Kampala, Uganda | URN | Medical teaching institutions in the country are set to conduct vaccination for all students. This follows a decision by President Yoweri Museveni to reopen medical schools after a 42-day nationwide lockdown that ended last month.
The decision was based on the need to maintain a constant flow of medical personnel to health facilities that heavily rely on intern doctors and nurses, especially at a time when the country is struggling to contain the COVID-19 pandemic.
As the learners reported to schools across the country today, administrators at the institutions intimated that due to lack of proper preparations, learners will have to be admitted all through the weekend, before the vaccination, and wait for the launch of the exercise next week.
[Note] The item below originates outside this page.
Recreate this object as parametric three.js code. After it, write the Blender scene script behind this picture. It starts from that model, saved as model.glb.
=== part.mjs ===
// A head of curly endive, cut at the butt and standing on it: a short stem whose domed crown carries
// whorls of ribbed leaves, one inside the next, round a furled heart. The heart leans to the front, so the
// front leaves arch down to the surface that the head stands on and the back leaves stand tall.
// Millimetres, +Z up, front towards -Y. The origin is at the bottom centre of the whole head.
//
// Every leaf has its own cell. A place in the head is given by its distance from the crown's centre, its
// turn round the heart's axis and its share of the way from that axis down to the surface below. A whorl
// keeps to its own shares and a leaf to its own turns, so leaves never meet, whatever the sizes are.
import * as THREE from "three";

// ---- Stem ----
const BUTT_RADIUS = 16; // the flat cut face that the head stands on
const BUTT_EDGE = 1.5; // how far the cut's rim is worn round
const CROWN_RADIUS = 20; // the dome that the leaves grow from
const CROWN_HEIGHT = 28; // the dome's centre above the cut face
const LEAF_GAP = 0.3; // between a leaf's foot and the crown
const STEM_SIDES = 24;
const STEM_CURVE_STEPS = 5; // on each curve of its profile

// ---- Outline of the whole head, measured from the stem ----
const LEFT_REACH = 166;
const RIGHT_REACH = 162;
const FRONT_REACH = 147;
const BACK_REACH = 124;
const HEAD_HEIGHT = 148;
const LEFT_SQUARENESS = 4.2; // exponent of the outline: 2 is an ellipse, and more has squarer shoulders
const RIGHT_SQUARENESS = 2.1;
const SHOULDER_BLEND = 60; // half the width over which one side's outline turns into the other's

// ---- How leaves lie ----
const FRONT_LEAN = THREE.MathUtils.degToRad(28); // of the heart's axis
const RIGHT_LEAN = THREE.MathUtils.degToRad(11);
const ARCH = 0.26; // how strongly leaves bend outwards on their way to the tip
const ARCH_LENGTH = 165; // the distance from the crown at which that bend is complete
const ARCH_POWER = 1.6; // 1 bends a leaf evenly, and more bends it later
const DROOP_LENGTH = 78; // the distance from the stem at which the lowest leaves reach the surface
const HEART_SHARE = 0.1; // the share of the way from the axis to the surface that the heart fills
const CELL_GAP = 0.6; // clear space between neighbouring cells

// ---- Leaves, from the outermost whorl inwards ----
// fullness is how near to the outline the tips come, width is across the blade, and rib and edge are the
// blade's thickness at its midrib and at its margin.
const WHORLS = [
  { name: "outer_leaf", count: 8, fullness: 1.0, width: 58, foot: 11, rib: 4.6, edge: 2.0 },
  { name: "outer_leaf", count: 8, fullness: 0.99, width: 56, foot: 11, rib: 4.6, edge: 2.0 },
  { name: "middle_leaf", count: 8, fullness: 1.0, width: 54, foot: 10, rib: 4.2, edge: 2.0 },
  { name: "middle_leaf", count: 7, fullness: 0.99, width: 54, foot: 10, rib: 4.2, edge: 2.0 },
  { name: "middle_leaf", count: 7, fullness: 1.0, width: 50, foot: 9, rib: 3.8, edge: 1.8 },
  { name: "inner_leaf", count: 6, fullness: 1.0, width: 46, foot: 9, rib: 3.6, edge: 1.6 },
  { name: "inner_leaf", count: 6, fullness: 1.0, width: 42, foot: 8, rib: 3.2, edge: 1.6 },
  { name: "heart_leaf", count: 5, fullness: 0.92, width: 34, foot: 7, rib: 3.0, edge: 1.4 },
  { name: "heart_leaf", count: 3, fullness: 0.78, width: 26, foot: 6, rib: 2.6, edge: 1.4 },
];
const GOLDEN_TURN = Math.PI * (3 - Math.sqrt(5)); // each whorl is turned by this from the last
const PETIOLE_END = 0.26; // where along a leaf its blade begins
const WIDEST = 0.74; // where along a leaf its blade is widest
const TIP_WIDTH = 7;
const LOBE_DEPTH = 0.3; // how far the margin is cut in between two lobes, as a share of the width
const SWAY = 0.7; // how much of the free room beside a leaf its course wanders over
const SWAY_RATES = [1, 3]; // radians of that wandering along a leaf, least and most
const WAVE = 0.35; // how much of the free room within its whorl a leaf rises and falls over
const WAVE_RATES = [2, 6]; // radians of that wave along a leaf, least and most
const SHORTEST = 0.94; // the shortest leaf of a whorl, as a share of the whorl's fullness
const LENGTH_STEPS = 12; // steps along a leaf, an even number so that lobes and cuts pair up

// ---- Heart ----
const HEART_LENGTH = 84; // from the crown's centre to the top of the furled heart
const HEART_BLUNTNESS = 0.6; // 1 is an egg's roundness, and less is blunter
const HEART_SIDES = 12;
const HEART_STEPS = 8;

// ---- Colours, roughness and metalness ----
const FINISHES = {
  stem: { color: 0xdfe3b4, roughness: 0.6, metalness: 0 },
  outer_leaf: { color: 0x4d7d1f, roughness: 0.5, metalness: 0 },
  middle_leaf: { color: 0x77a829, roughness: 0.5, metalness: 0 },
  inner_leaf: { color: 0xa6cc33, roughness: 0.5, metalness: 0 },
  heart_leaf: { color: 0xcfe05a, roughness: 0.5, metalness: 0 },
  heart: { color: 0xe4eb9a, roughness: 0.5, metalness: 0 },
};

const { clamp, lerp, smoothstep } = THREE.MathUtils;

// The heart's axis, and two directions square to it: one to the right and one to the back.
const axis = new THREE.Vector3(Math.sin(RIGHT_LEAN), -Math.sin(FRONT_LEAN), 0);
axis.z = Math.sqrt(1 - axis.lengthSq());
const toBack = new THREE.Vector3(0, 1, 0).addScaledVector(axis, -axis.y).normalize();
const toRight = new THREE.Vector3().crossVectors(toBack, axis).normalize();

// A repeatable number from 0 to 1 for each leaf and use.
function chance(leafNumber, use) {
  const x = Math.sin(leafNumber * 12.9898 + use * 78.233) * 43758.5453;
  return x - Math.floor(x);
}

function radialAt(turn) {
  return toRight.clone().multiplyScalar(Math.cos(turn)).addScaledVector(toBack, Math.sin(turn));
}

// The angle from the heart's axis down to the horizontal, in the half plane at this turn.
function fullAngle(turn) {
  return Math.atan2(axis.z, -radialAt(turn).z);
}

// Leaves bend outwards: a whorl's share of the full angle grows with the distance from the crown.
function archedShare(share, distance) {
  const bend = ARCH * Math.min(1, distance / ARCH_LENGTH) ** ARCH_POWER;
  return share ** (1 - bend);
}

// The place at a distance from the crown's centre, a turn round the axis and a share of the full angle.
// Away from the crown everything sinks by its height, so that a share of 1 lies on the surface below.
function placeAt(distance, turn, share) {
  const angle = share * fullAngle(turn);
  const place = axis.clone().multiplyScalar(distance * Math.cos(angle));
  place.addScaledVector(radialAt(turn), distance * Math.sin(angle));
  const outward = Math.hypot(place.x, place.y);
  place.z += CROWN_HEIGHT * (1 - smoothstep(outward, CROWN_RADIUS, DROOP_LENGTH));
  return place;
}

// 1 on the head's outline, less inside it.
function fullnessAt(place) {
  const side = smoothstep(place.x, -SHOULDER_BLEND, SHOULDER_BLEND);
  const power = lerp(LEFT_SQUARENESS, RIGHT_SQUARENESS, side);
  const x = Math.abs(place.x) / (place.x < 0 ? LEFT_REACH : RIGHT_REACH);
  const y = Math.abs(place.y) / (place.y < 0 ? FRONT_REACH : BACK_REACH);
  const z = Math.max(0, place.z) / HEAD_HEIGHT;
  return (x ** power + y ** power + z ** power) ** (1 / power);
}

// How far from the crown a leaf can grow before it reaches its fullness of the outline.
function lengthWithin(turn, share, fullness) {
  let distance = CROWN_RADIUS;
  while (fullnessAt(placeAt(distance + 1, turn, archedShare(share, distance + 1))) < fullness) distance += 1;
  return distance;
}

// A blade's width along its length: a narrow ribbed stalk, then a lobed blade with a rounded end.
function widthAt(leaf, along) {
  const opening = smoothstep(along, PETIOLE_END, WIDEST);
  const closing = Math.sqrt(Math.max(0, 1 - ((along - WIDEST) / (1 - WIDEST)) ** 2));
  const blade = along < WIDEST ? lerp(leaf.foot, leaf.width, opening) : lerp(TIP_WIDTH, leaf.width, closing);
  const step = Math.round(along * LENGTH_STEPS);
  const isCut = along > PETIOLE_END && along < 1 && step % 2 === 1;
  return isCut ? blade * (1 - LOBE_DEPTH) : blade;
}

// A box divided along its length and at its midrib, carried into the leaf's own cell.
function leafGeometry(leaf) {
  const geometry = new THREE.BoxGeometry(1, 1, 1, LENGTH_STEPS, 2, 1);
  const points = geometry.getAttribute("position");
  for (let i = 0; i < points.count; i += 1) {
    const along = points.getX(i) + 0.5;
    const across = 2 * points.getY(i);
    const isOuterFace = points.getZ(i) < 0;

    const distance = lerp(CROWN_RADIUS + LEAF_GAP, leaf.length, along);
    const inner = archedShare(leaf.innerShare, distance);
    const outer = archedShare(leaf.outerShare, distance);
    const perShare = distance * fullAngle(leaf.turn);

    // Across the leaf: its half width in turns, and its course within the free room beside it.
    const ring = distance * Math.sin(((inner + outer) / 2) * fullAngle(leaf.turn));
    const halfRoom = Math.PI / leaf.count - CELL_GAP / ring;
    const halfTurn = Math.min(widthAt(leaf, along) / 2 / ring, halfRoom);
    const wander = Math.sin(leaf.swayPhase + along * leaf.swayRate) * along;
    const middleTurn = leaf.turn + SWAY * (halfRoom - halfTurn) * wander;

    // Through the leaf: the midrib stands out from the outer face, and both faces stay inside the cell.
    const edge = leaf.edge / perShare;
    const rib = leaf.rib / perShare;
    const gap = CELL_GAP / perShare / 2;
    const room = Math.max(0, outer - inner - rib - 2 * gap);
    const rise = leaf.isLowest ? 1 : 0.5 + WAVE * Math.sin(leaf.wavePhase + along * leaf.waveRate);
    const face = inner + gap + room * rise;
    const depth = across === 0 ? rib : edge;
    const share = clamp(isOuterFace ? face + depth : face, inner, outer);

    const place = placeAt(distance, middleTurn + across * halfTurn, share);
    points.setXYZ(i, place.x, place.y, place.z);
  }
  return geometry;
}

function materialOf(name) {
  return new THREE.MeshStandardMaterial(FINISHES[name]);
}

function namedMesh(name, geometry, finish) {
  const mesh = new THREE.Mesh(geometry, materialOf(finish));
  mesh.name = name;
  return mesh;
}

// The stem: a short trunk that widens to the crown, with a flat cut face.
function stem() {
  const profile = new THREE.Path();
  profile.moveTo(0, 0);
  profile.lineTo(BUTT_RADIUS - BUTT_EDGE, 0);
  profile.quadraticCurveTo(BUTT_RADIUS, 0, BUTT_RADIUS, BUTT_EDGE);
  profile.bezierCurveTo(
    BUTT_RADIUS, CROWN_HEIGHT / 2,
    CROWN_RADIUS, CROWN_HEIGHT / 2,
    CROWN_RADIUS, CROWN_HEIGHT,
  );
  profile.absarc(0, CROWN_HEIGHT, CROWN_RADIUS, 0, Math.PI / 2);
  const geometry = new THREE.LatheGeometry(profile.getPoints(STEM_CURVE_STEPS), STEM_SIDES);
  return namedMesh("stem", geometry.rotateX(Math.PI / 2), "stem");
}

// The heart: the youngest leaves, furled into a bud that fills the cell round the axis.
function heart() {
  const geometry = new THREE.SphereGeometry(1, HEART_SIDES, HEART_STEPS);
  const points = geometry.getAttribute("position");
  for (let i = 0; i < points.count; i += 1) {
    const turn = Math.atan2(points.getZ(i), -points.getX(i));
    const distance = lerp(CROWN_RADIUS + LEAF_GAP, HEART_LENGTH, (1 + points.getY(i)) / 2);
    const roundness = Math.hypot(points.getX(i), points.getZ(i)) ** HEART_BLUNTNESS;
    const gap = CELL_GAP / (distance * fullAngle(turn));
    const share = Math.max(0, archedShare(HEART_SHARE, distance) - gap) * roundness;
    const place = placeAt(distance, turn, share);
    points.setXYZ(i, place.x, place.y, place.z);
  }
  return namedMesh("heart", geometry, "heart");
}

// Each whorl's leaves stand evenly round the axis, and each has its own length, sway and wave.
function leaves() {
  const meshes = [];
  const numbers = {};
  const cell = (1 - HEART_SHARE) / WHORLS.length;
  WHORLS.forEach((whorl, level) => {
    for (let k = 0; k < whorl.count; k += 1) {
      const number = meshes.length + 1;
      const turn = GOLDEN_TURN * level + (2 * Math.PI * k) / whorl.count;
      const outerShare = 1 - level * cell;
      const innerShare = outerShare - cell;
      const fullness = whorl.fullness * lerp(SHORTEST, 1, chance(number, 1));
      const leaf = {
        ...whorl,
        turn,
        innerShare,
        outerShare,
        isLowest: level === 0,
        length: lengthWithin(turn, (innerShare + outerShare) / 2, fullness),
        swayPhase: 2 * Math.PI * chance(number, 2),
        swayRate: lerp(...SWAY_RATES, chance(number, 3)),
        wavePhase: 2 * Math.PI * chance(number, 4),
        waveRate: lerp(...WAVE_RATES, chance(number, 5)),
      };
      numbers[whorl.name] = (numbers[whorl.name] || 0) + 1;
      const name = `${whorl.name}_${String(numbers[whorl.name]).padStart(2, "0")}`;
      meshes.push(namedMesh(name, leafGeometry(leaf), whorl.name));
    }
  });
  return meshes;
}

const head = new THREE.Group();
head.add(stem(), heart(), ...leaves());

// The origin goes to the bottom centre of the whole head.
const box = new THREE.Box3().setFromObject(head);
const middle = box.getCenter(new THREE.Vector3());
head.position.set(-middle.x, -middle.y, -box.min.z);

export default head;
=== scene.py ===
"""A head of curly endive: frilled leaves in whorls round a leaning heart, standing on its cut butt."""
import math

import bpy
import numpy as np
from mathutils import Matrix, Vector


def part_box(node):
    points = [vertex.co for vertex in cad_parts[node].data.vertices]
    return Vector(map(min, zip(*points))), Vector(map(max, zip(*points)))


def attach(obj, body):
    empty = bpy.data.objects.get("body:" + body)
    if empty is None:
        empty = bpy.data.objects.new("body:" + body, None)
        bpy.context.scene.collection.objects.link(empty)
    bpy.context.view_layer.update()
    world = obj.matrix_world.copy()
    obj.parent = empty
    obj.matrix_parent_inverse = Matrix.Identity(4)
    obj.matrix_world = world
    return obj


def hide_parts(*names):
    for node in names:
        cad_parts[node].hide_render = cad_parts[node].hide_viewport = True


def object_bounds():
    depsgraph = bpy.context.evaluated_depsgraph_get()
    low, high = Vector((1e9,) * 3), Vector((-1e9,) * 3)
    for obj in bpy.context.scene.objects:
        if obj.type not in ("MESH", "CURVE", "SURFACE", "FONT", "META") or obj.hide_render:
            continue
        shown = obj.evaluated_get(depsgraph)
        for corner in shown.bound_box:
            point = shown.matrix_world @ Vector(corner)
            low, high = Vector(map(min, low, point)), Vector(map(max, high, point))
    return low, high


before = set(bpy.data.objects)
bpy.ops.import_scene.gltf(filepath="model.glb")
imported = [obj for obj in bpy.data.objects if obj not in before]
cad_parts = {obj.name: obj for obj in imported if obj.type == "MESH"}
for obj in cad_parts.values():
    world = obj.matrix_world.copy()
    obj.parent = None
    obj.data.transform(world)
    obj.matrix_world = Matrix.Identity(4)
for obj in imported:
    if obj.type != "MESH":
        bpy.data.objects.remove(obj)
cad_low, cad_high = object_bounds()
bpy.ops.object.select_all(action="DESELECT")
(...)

Fatumah Nakigudde, a tutor at Kibuli Hospital Training Schools says that as the schools wait for vaccination to take place next week, they will carry out a physical assessment of all students as they report to avoid the spread of the disease. In addition to physical examinations, the school says they will rely on other protective measures.
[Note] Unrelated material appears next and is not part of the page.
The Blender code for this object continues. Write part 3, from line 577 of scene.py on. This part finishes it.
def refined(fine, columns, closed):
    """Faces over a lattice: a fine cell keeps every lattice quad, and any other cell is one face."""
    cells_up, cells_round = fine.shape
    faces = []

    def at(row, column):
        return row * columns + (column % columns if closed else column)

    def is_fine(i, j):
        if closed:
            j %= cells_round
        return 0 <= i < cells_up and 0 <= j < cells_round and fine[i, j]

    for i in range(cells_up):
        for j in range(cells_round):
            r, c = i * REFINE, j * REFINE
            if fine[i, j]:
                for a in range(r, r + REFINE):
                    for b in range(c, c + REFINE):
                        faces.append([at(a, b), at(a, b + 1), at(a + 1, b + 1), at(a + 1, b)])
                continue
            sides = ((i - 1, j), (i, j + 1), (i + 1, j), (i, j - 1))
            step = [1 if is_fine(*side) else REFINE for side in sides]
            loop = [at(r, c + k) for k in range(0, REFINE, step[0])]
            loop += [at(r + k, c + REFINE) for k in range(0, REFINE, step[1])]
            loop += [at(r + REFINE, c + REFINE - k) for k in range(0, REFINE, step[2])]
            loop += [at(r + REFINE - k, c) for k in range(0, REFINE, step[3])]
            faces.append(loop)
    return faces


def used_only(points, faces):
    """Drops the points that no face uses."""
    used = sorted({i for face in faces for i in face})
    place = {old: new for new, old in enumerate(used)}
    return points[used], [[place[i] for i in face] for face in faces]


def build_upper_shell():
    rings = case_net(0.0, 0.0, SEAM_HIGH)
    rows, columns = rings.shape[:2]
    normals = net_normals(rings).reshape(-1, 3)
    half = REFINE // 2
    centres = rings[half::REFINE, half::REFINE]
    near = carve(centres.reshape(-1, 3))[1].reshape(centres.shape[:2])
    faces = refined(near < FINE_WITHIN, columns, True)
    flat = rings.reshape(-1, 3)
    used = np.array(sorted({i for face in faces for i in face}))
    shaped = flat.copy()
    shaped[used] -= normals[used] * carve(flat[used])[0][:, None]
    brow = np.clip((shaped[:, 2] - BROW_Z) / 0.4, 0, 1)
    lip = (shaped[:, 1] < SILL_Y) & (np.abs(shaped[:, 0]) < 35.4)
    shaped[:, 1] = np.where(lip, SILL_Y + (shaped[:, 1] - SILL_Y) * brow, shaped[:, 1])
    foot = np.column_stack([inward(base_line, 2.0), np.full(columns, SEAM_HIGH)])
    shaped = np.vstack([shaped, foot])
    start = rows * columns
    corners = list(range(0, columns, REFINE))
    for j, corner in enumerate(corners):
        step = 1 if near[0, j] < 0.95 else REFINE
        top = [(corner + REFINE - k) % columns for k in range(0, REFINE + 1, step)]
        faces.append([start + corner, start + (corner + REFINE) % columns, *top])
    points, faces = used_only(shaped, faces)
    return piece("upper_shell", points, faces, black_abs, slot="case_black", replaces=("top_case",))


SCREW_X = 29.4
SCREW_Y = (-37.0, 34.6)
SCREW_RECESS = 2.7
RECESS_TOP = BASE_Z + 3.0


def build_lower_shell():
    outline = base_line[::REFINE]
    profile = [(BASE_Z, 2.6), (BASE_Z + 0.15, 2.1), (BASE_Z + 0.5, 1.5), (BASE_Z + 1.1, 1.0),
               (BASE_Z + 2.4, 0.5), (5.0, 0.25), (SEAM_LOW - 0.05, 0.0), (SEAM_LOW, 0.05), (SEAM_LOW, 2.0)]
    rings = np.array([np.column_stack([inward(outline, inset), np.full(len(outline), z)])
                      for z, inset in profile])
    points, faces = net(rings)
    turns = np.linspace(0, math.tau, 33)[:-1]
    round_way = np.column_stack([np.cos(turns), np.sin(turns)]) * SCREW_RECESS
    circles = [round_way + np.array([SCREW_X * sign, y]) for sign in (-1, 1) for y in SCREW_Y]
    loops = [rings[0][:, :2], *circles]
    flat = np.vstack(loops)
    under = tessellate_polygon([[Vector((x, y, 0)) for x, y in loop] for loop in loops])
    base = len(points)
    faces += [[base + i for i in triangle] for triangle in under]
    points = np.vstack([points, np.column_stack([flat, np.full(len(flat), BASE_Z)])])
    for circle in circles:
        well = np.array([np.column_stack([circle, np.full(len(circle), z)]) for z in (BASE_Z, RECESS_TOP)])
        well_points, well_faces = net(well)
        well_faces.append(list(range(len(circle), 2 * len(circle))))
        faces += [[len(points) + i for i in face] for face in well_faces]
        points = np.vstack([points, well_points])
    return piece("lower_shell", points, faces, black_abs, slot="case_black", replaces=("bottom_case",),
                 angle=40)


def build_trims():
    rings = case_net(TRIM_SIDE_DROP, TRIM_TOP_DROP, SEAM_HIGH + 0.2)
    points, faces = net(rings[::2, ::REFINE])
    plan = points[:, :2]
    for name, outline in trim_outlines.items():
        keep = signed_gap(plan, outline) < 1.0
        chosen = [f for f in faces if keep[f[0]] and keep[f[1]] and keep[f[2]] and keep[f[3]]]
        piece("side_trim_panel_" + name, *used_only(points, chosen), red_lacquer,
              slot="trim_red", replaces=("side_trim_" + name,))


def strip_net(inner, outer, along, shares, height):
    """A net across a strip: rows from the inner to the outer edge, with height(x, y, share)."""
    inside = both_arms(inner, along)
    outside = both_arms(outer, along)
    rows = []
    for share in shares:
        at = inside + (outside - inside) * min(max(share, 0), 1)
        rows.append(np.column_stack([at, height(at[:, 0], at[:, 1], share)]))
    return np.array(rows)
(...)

Denis Bwanika, the public spokesperson at Mengo Hospital says they are going to put more emphasis on observing the Standard Operating Procedures (SOPs) as they wait for a way forward regarding vaccination.
Eva Nampiima, the principal of Mulago School of Nursing and Midwifery explains that the school has embarked on screening the students in the categories of those vaccinated, non-vaccinated and those who received a single jab so far for better arrangements with the hospital next week to vaccinate all.
The Programme Manager for the Uganda National Expanded Programme on Immunization, Dr Alfred Driwale says the delays in vaccinating learners is being caused by the process through which the schools can access vaccines.
According to Driwale, the health ministry does not have a special arrangement to deal with students in health training institutions. He however says they have advised leaders in these institutions to get in touch with local government authorities in their areas to organise for vaccination of the students at all medical institutions.
Driwale adds that training institutions that are located at designated vaccination centres should make internal arrangements to vaccinate the learners since they are considered health workers.
Mukono District Health Officer Steven Mulindwa says that they have received applications for special vaccination arrangements from some medical institutions. He says such institutions will be given vaccines and those that did not formally apply should encourage the students to go to the health centres and get vaccinated.
Meanwhile, the schools also want the government to also provide Personal Protective Equipment like masks, disposal aprons for students that will be carrying out clinical trials.
Mary Achuma, the principal of the Kaboong School of Nursing and Midwifery who is also the Acting President for the Uganda Health Training Institutions Principal’s Association says that the cost of PPE is usually met by the students and training hospitals. However, due to global stockouts, the price of these commodities has increased, leaving students stranded.
As principals ask the government to provide PPE, hospital administrators for the teaching hospitals are also asking schools and students to come with their own PPE. Magdalene Kokol, the Senior Nursing Principal Officer at Mbale Regional Referral Hospital says the students need to contribute PPE to supplement what is provided by the National Medical Stores (NMS).